Stated task:
From the first line of the data below, copy each line up to the one containing "the top corners.", and include that line too.
☆ ☆ ☆ ☆
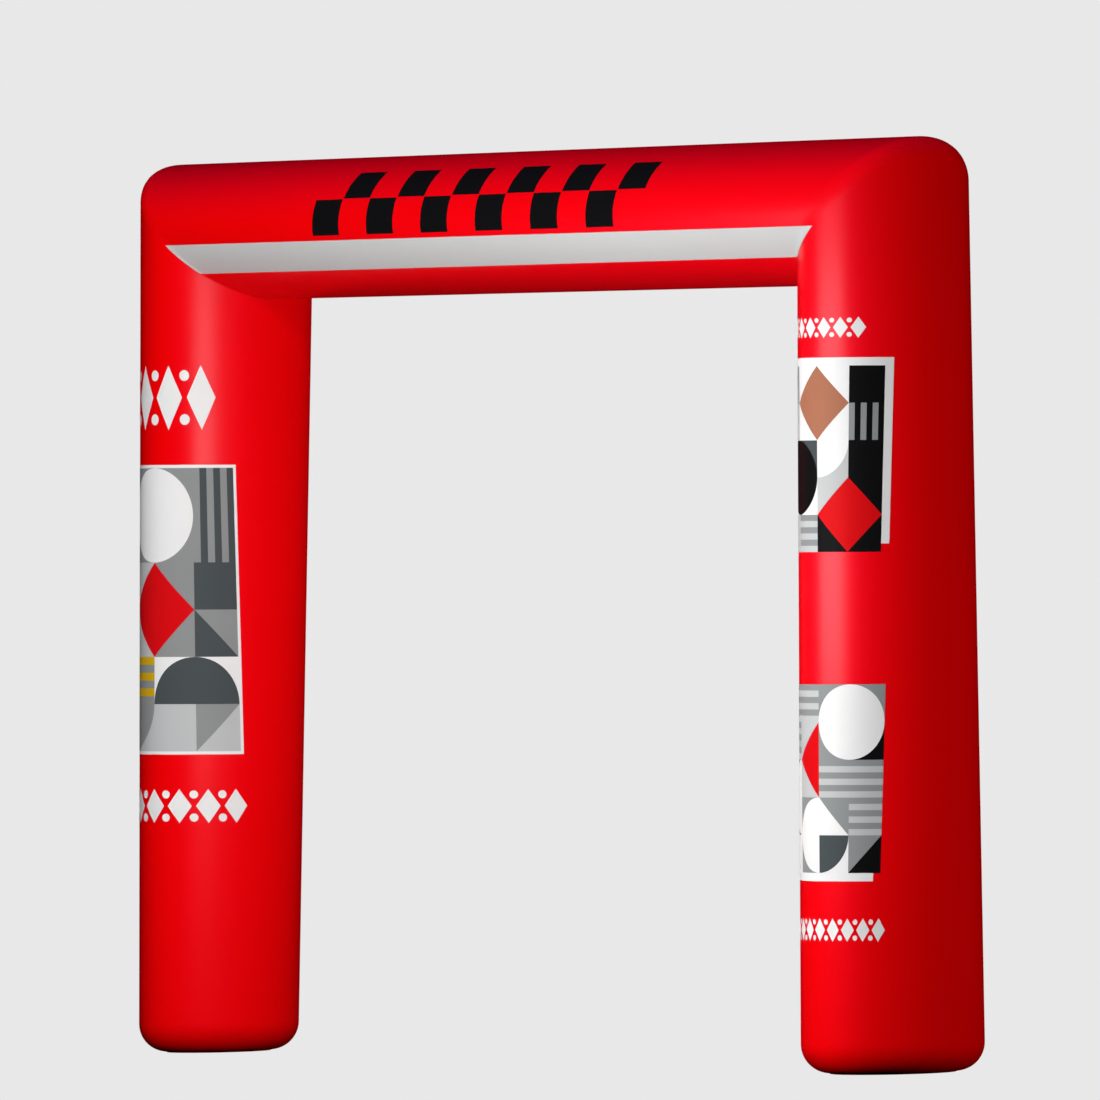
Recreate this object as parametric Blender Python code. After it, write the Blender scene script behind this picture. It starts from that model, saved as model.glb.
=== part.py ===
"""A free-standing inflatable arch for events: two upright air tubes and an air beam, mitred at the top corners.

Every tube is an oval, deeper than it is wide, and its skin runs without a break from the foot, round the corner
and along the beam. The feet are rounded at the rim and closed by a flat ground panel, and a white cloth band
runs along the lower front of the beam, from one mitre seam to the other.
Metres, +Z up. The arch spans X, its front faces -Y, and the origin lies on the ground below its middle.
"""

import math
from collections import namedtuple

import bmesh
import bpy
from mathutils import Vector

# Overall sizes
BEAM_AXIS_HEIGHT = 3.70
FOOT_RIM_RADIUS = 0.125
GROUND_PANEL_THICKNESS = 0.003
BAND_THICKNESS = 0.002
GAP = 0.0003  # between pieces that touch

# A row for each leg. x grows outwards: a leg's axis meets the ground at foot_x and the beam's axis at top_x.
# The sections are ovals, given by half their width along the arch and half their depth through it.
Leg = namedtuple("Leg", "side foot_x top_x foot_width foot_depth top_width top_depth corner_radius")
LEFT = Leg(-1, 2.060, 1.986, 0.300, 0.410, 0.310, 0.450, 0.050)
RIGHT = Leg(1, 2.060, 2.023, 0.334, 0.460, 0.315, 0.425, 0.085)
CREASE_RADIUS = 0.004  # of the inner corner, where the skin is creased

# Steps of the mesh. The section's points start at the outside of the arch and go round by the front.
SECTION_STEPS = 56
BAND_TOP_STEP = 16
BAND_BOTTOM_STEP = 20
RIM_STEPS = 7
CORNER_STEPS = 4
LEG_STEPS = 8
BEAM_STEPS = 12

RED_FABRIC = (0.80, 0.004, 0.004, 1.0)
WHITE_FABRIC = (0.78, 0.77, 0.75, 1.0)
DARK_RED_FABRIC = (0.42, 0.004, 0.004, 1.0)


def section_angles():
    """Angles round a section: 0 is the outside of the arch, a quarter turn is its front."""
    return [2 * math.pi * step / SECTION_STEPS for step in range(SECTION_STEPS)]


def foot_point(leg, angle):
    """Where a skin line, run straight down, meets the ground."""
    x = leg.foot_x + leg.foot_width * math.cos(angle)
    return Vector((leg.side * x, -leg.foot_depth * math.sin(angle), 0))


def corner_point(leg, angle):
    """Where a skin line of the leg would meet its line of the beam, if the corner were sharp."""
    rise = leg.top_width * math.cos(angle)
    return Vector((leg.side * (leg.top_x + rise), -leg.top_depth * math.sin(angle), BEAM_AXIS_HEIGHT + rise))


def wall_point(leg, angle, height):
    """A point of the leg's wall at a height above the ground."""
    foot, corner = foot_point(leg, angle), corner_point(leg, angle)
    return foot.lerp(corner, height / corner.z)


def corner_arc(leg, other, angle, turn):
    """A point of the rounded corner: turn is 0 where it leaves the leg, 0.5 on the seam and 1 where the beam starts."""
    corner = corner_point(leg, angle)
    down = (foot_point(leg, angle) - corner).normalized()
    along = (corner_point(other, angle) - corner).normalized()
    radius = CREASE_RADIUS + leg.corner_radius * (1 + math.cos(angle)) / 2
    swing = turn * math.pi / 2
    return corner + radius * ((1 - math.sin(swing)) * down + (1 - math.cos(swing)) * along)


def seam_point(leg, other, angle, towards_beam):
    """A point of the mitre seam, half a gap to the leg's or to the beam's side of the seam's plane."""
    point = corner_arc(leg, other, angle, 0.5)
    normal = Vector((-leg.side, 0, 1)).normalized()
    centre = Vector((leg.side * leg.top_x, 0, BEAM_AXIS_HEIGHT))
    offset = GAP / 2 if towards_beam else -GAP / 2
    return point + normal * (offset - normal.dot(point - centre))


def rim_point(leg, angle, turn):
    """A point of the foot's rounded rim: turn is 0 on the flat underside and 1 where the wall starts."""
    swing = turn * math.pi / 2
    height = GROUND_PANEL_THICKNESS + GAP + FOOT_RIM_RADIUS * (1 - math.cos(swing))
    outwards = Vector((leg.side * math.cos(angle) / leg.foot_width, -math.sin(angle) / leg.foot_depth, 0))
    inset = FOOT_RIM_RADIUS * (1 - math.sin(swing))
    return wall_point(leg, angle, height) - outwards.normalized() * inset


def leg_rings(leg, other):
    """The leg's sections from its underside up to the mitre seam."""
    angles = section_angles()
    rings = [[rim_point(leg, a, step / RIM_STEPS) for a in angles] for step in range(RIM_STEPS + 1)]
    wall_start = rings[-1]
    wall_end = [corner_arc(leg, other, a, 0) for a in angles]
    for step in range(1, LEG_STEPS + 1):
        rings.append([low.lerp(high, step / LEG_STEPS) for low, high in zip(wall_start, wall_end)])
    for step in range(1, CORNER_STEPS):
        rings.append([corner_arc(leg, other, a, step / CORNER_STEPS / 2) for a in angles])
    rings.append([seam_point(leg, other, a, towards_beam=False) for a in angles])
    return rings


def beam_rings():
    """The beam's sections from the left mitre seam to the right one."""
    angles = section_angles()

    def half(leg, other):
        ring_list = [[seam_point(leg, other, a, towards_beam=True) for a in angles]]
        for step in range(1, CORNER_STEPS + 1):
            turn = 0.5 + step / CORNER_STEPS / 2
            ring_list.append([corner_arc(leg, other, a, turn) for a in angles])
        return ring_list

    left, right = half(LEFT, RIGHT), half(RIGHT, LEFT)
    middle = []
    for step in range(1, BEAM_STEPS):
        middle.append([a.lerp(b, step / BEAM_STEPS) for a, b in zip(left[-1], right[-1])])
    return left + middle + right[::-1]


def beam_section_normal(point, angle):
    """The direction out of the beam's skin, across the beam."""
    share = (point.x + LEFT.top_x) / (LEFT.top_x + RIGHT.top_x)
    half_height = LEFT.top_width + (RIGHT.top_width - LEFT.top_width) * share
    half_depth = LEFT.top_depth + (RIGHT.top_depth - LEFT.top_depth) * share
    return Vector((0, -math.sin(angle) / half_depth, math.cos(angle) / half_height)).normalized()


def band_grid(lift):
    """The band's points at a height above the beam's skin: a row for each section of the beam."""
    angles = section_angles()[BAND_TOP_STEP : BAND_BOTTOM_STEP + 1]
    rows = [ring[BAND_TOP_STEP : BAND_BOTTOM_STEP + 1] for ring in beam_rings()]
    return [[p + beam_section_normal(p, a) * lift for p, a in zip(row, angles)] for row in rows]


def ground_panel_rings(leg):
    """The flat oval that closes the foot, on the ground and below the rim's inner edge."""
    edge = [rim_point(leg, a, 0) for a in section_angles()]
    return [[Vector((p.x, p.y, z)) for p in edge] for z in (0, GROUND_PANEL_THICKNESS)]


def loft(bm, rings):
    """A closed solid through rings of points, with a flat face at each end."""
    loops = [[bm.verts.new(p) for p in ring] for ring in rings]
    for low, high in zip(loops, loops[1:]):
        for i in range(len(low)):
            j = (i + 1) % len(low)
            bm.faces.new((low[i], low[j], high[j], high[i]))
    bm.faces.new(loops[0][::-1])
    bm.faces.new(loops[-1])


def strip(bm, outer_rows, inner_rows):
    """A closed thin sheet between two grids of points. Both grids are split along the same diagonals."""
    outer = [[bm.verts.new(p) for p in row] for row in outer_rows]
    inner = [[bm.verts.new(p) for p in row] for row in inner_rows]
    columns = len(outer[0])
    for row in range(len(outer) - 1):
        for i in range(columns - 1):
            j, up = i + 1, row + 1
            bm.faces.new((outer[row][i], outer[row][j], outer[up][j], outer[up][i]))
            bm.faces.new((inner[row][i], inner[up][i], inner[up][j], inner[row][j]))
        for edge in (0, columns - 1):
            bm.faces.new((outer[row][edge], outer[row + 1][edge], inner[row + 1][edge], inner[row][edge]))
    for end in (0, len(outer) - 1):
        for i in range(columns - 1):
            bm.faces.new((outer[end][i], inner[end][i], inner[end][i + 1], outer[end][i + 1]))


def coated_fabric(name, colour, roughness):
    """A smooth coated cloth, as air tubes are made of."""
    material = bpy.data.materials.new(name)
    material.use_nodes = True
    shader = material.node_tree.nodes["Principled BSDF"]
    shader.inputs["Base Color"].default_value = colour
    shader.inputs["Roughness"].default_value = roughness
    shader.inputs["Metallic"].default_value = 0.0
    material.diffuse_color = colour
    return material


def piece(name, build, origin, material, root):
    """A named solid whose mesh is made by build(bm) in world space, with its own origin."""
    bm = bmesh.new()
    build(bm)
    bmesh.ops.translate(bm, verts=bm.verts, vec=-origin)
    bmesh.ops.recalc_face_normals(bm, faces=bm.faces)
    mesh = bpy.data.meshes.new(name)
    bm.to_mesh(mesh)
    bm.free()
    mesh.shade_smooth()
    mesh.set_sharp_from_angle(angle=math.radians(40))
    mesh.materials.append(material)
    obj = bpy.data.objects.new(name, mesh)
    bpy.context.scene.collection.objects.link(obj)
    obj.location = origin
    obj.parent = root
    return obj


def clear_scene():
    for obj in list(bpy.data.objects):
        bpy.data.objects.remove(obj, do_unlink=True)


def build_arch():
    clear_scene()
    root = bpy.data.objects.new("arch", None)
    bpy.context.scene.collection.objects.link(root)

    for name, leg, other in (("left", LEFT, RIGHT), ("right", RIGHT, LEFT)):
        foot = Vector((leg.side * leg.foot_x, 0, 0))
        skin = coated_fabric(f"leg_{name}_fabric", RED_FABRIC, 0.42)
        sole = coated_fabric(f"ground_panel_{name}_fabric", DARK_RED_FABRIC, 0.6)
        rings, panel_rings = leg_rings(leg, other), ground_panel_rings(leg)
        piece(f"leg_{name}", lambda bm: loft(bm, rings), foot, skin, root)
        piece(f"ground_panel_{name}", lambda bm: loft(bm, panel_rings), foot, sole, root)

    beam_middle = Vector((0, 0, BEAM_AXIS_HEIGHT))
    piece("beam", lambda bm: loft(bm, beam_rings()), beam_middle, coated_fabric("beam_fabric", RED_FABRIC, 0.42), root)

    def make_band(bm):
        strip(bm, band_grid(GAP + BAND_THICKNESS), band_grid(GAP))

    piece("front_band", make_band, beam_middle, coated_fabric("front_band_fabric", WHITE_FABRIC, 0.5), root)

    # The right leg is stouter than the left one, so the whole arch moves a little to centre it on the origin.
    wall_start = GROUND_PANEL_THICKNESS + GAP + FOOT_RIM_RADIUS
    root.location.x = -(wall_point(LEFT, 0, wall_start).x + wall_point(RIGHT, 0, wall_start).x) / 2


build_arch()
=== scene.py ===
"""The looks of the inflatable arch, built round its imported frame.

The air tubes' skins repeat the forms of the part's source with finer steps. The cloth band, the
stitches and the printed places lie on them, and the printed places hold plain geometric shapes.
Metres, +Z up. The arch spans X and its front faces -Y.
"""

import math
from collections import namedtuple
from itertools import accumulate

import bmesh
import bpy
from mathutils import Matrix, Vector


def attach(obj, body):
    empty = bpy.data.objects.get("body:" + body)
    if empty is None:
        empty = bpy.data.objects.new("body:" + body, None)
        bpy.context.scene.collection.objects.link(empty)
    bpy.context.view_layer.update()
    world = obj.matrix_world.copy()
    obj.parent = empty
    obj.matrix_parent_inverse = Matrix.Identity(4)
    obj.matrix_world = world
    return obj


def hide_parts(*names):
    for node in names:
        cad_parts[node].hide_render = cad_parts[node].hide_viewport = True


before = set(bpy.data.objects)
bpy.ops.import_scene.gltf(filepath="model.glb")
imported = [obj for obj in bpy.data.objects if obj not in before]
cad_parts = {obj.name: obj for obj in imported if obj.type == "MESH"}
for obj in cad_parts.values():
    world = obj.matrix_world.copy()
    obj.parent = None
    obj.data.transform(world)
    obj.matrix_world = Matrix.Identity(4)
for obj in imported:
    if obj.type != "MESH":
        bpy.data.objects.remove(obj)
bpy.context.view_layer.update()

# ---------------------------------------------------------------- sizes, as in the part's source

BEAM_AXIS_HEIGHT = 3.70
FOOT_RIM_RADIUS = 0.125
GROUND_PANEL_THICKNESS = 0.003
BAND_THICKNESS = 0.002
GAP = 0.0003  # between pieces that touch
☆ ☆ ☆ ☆
Finished answer:
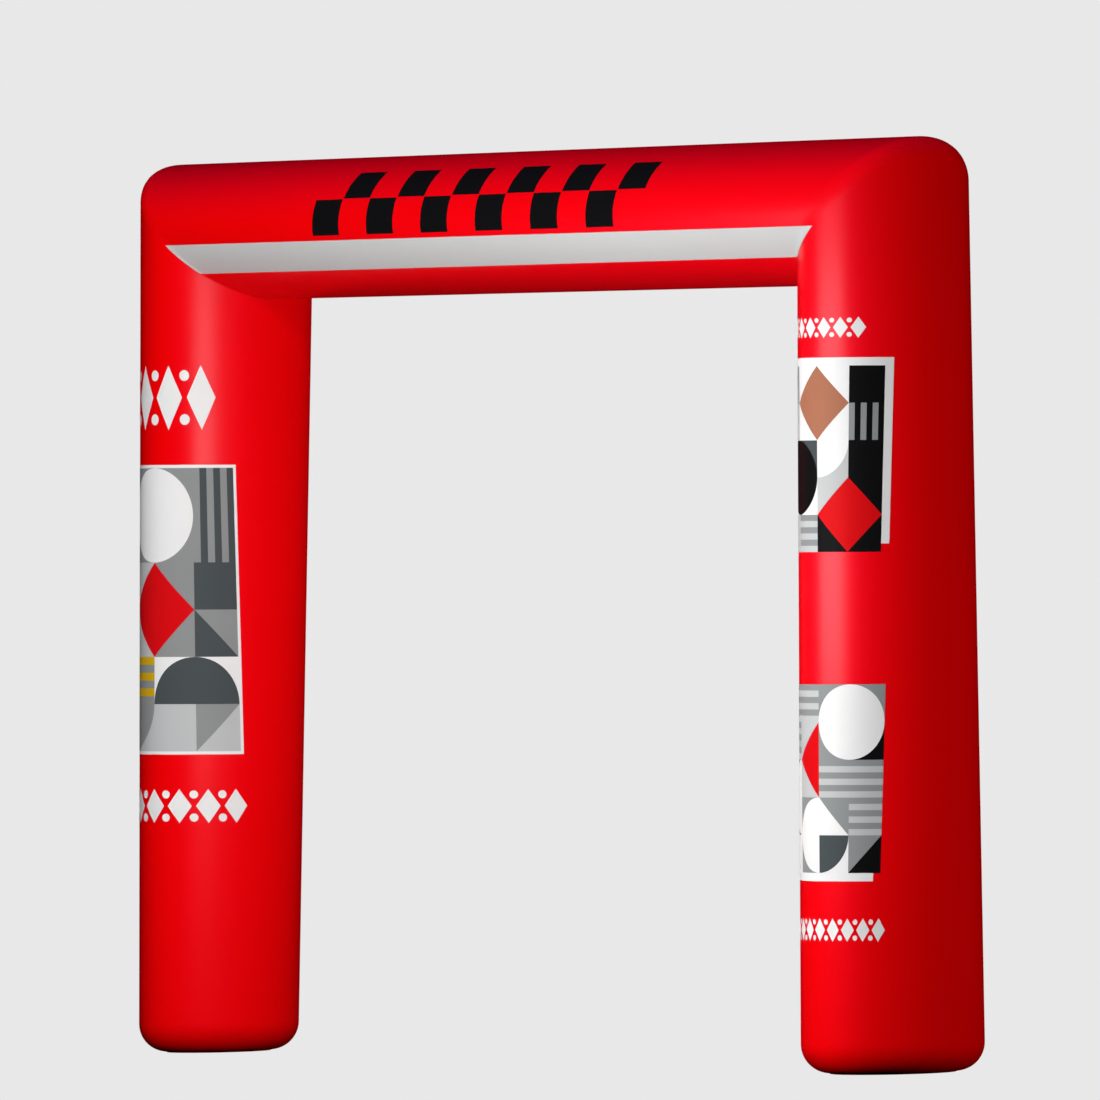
Recreate this object as parametric Blender Python code. After it, write the Blender scene script behind this picture. It starts from that model, saved as model.glb.
=== part.py ===
"""A free-standing inflatable arch for events: two upright air tubes and an air beam, mitred at the top corners.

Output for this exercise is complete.